▶ _DATA PROVIDED_
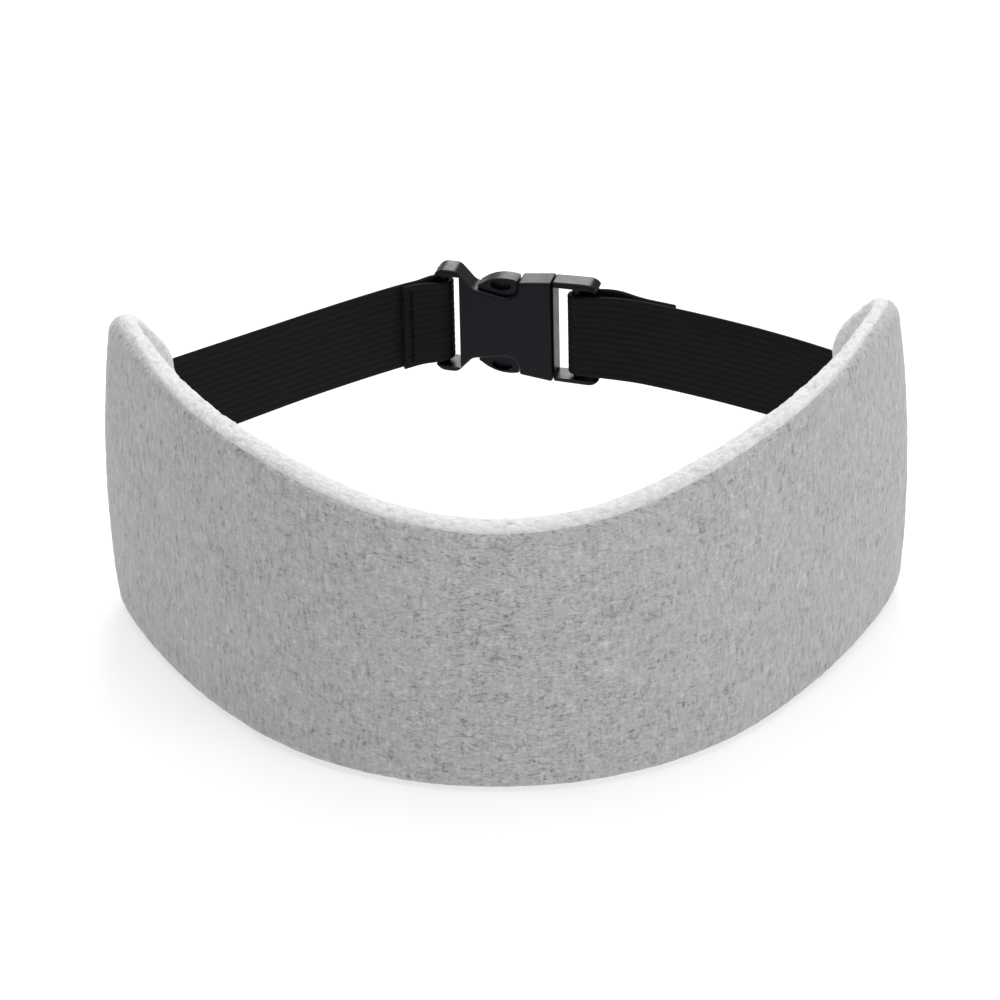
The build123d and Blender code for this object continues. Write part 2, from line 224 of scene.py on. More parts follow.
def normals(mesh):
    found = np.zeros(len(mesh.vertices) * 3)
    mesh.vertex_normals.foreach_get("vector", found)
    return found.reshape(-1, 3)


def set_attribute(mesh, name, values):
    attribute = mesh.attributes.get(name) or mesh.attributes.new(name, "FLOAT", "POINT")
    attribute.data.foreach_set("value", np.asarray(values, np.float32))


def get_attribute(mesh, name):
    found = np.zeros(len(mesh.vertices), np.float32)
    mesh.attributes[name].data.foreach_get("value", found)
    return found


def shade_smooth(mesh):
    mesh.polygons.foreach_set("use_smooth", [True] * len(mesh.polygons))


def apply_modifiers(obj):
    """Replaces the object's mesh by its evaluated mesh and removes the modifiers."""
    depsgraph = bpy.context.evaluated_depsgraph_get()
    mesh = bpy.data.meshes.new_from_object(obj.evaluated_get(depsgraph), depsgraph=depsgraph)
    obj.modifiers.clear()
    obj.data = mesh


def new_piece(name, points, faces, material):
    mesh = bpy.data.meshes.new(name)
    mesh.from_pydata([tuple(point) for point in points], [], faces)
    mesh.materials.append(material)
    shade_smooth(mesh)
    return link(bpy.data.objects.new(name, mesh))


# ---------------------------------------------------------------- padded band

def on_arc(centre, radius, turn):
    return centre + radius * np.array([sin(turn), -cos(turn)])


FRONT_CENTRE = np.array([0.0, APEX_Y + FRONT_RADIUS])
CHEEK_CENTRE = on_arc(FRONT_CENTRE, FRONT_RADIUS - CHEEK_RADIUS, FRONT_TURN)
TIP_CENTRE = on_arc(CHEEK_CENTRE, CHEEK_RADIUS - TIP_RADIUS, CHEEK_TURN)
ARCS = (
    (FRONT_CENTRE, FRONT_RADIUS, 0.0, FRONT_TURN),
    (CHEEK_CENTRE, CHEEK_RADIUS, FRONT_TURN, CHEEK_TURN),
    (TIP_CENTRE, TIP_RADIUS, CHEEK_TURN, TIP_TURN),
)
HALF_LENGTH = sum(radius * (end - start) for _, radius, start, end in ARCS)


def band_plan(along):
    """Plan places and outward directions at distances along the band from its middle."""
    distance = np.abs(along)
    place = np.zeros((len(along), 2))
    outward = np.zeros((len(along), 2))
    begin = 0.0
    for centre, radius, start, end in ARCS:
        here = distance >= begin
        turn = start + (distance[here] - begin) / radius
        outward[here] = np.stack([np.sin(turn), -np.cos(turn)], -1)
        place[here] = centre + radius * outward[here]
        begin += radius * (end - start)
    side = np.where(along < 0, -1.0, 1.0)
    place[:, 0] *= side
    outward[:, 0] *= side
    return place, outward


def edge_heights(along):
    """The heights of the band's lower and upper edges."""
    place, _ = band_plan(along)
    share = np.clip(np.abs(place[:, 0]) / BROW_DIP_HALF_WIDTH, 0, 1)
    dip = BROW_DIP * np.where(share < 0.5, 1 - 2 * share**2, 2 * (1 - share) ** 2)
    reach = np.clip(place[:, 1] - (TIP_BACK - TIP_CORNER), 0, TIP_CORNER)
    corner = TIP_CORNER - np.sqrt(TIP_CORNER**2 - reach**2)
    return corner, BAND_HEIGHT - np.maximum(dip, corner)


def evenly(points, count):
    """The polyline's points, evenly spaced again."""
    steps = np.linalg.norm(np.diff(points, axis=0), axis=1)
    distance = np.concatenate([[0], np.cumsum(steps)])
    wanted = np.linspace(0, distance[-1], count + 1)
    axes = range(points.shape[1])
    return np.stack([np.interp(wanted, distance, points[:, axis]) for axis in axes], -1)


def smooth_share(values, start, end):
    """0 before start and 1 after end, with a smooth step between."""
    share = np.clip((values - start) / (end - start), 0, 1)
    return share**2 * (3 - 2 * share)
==
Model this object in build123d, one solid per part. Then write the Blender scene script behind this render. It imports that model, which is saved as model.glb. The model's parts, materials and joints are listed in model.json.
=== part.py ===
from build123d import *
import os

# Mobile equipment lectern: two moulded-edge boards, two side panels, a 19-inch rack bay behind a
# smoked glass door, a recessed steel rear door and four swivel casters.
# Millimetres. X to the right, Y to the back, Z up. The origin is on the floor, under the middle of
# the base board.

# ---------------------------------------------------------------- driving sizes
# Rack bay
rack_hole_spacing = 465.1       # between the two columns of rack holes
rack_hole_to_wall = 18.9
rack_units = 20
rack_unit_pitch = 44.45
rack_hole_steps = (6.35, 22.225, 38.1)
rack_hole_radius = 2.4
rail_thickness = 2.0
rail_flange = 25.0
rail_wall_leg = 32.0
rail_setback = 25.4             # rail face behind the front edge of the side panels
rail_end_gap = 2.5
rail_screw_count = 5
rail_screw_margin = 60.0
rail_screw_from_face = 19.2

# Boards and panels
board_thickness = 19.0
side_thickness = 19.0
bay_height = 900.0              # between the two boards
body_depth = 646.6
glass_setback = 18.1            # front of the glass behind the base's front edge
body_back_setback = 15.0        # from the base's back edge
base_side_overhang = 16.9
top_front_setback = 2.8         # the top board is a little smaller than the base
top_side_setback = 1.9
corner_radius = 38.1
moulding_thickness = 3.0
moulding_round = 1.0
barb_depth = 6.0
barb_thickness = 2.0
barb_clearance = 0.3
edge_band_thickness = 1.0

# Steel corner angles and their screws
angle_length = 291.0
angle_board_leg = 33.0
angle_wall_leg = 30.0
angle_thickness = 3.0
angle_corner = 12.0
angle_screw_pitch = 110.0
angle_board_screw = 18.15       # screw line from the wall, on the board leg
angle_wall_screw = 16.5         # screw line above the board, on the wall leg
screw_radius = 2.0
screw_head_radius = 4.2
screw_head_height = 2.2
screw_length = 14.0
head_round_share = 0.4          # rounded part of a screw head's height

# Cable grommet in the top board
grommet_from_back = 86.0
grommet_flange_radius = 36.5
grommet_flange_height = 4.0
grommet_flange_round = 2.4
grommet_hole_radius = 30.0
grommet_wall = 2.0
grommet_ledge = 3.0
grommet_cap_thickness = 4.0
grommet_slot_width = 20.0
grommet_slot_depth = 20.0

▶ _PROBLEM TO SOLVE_
Nothing beyond the required lines should be retyped: start with the line that contains "Model this object" and finish with the line that contains "rail_screw_from_face = 19.2".

▶ _CORRECT RESPONSE_
Model this object in build123d, one solid per part. Then write the Blender scene script behind this render. It imports that model, which is saved as model.glb. The model's parts, materials and joints are listed in model.json.
=== part.py ===
from build123d import *
import os

# Mobile equipment lectern: two moulded-edge boards, two side panels, a 19-inch rack bay behind a
# smoked glass door, a recessed steel rear door and four swivel casters.
# Millimetres. X to the right, Y to the back, Z up. The origin is on the floor, under the middle of
# the base board.

# ---------------------------------------------------------------- driving sizes
# Rack bay
rack_hole_spacing = 465.1       # between the two columns of rack holes
rack_hole_to_wall = 18.9
rack_units = 20
rack_unit_pitch = 44.45
rack_hole_steps = (6.35, 22.225, 38.1)
rack_hole_radius = 2.4
rail_thickness = 2.0
rail_flange = 25.0
rail_wall_leg = 32.0
rail_setback = 25.4             # rail face behind the front edge of the side panels
rail_end_gap = 2.5
rail_screw_count = 5
rail_screw_margin = 60.0
rail_screw_from_face = 19.2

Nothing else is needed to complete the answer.